Unlike earlier African writers like Guinea’s Camara Laye, author of The African Child, who painted a romantic picture of the continent, Achebe is relentlessly objective in his narration, telling it as it is, warts and all. 

It is because of the remarkable success of Things Fall Apart that the publishers Heinemann UK launched the African Writers Series (AWS) in 1962 with Achebe’s first novel as the first title. 

For many years Achebe served as a non-remunerated Editorial Adviser of the series in which the majority of African writers got their breakthrough in publishing. 

Things Fall Apart reputedly accounted for 80 percent of the entire revenue of the AWS. 

Nelson Mandela called Achebe “the writer in whose hands the prison walls came crashing down.” 

The rave reviews for Achebe’s most famous novel have somewhat dwarfed his other novels such as No Longer at Ease (1960), Arrow of God (1964), A Man of the People (1966) and Anthills of the Savannah (1987). 

Achebe won the Man Booker Prize for his lifetime achievement in fiction writing, beating a formidable shortlist that included Philip Roth, Salman Rushdie, V.S. Naipaul, Ian McEwan etc. 

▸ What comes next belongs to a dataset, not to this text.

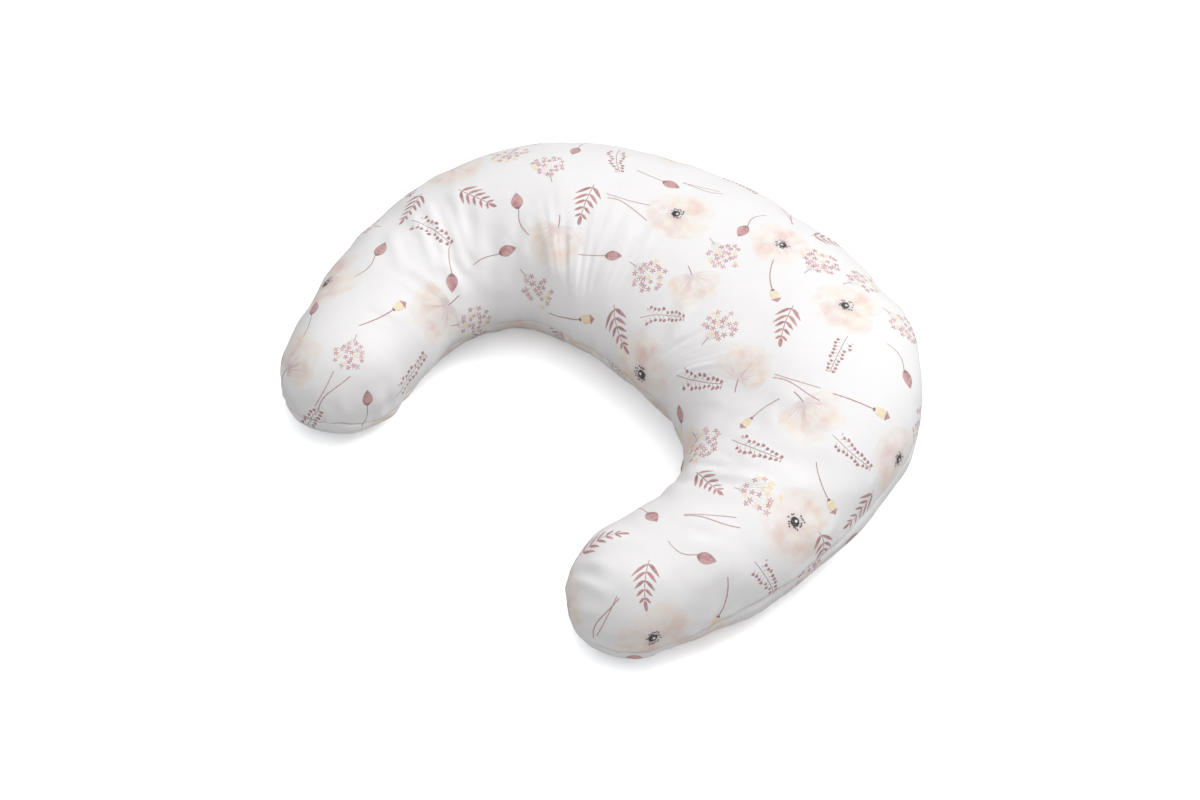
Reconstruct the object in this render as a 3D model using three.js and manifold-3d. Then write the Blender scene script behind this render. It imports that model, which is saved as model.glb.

Things Fall Apart has earned its uncommon distinction as a modern classic and was thus adopted into the esteemed Everyman’s Library of world classics. 

At the turn of the 20th century the book was universally voted as Africa’s “novel of the century”. 

Achebe has in the book given the world a new English language which paradoxically portrays African life without facetiousness or affectation. 

I can go on and on forever on the distinctions of the book but, first, let’s stay fire for the Things Fall Apart Festival to shoot up the stratosphere!